O mero adiamento da elevação do teto da dívida mantém engatilhada a arma de destruição em massa financeira: se, até 7 de fevereiro, o Congresso não autorizar o aumento do teto, a Casa Branca ficará com apenas US$ 30 bilhões em caixa – e será obrigada a dar um calote federal. Isso causaria um pandemônio nas finanças globais. Perto de 46% da dívida americana está em títulos que pertencem a países como China, Japão, Brasil e Reino Unido. Os mercados globais não sentiram os efeitos do embate atual, mas os credores da dívida americana se manifestaram. Em editorial, a agência Xinhua, o braço “noticioso” do regime comunista chinês, pediu uma economia global “desamericanizada”, para que “a comunidade internacional possa se proteger dos efeitos do turbilhão da política doméstica dos EUA”. “A dificuldade em chegar a um acordo sobre a elevação do teto da dívida americana pode afetar a credibilidade americana”, afirmou o megainvestidor Warren Buffett.

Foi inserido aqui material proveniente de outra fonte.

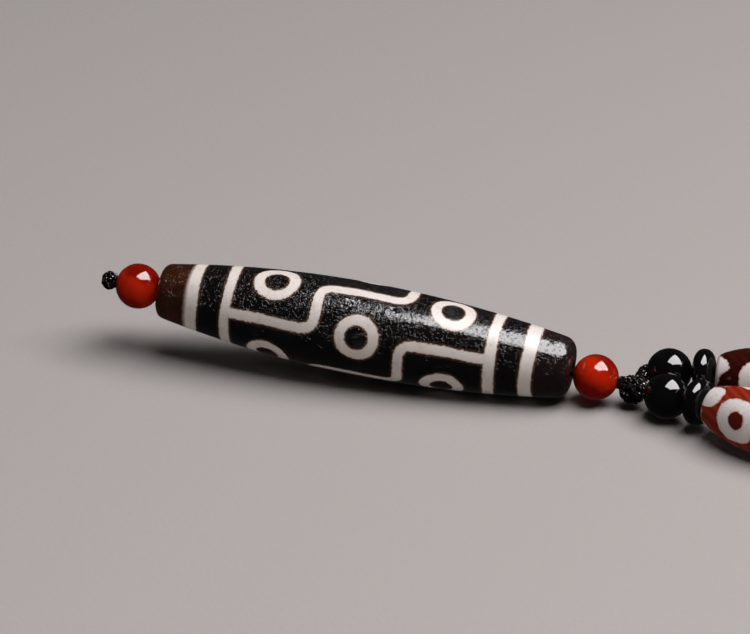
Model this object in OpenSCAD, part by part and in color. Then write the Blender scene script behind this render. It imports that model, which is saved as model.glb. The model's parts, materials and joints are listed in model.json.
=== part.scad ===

A peleja entre republicanos e democratas é reflexo de um país que permite, ao extremo, a expressão de grupos com os interesses mais diversos. Ao mesmo tempo, frustra os que esperam eficiência de seus representantes. Uma pesquisa do Instituto Gallup, feita entre 3 e 6 de outubro, revelou que 60% dos americanos gostariam de demitir todo o Congresso. Os republicanos saíram da crise com a imagem mais abalada, mas os democratas também perderam crédito. Nessas horas, é sempre útil lembrar a batida, porém brilhante, definição do britânico Winston Churchill: “A democracia é a pior forma de governo, salvo todas as demais formas que têm sido experimentadas”. A democracia cria nós difíceis de desatar, mas apenas ela é capaz de falar em nome de uma sociedade, por mais fragmentada que esta seja.